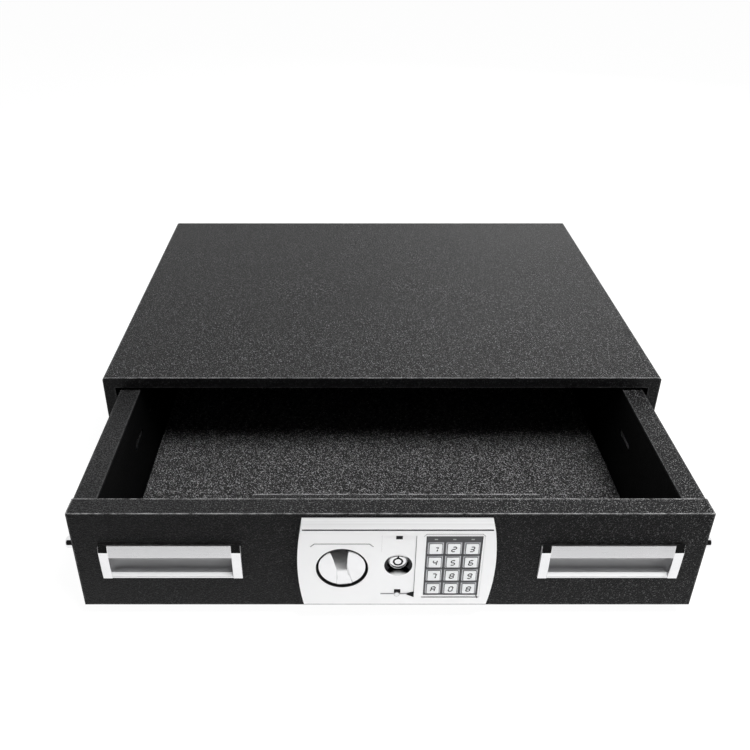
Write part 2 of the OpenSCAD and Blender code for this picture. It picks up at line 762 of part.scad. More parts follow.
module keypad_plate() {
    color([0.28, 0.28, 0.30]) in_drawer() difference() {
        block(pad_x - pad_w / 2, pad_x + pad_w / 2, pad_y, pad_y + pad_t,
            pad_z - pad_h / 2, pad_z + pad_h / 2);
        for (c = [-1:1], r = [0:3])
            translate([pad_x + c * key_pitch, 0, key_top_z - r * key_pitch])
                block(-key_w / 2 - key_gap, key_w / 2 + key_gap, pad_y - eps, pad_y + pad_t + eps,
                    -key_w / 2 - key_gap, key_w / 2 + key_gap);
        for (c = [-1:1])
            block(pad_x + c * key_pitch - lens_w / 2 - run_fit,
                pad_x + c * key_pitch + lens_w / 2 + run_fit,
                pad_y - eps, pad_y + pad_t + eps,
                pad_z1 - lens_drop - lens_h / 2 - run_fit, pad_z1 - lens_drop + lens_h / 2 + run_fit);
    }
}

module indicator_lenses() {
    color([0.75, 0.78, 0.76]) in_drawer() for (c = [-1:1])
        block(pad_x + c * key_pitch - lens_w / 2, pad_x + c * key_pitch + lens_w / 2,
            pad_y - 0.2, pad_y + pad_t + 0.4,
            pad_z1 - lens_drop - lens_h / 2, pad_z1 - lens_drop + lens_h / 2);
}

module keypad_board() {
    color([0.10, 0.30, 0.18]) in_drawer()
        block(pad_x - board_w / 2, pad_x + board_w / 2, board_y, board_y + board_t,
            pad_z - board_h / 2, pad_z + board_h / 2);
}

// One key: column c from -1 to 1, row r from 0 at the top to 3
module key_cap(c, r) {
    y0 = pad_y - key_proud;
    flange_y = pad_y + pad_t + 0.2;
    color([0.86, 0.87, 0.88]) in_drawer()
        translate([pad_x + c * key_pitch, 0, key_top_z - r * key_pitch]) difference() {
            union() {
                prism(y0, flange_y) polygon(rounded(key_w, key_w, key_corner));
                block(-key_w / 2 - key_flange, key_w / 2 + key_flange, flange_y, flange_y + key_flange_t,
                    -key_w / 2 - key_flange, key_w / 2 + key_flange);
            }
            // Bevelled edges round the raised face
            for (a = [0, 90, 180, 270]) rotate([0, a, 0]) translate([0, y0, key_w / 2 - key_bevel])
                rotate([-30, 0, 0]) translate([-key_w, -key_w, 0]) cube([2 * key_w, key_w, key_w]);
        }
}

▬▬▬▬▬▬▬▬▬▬

Each line of the listing should be copied exactly.

__Worked solution__
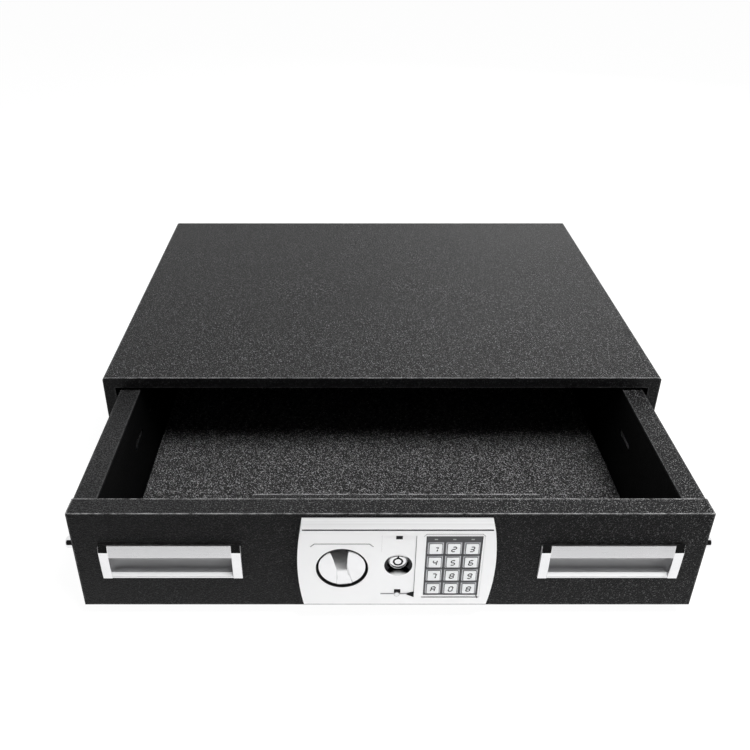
Write part 2 of the OpenSCAD and Blender code for this picture. It picks up at line 762 of part.scad. More parts follow.
module keypad_plate() {
    color([0.28, 0.28, 0.30]) in_drawer() difference() {
        block(pad_x - pad_w / 2, pad_x + pad_w / 2, pad_y, pad_y + pad_t,
            pad_z - pad_h / 2, pad_z + pad_h / 2);
        for (c = [-1:1], r = [0:3])
            translate([pad_x + c * key_pitch, 0, key_top_z - r * key_pitch])
                block(-key_w / 2 - key_gap, key_w / 2 + key_gap, pad_y - eps, pad_y + pad_t + eps,
                    -key_w / 2 - key_gap, key_w / 2 + key_gap);
        for (c = [-1:1])
            block(pad_x + c * key_pitch - lens_w / 2 - run_fit,
                pad_x + c * key_pitch + lens_w / 2 + run_fit,
                pad_y - eps, pad_y + pad_t + eps,
                pad_z1 - lens_drop - lens_h / 2 - run_fit, pad_z1 - lens_drop + lens_h / 2 + run_fit);
    }
}

module indicator_lenses() {
    color([0.75, 0.78, 0.76]) in_drawer() for (c = [-1:1])
        block(pad_x + c * key_pitch - lens_w / 2, pad_x + c * key_pitch + lens_w / 2,
            pad_y - 0.2, pad_y + pad_t + 0.4,
            pad_z1 - lens_drop - lens_h / 2, pad_z1 - lens_drop + lens_h / 2);
}

module keypad_board() {
    color([0.10, 0.30, 0.18]) in_drawer()
        block(pad_x - board_w / 2, pad_x + board_w / 2, board_y, board_y + board_t,
            pad_z - board_h / 2, pad_z + board_h / 2);
}

// One key: column c from -1 to 1, row r from 0 at the top to 3
module key_cap(c, r) {
    y0 = pad_y - key_proud;
    flange_y = pad_y + pad_t + 0.2;
    color([0.86, 0.87, 0.88]) in_drawer()
        translate([pad_x + c * key_pitch, 0, key_top_z - r * key_pitch]) difference() {
            union() {
                prism(y0, flange_y) polygon(rounded(key_w, key_w, key_corner));
                block(-key_w / 2 - key_flange, key_w / 2 + key_flange, flange_y, flange_y + key_flange_t,
                    -key_w / 2 - key_flange, key_w / 2 + key_flange);
            }
            // Bevelled edges round the raised face
            for (a = [0, 90, 180, 270]) rotate([0, a, 0]) translate([0, y0, key_w / 2 - key_bevel])
                rotate([-30, 0, 0]) translate([-key_w, -key_w, 0]) cube([2 * key_w, key_w, key_w]);
        }
}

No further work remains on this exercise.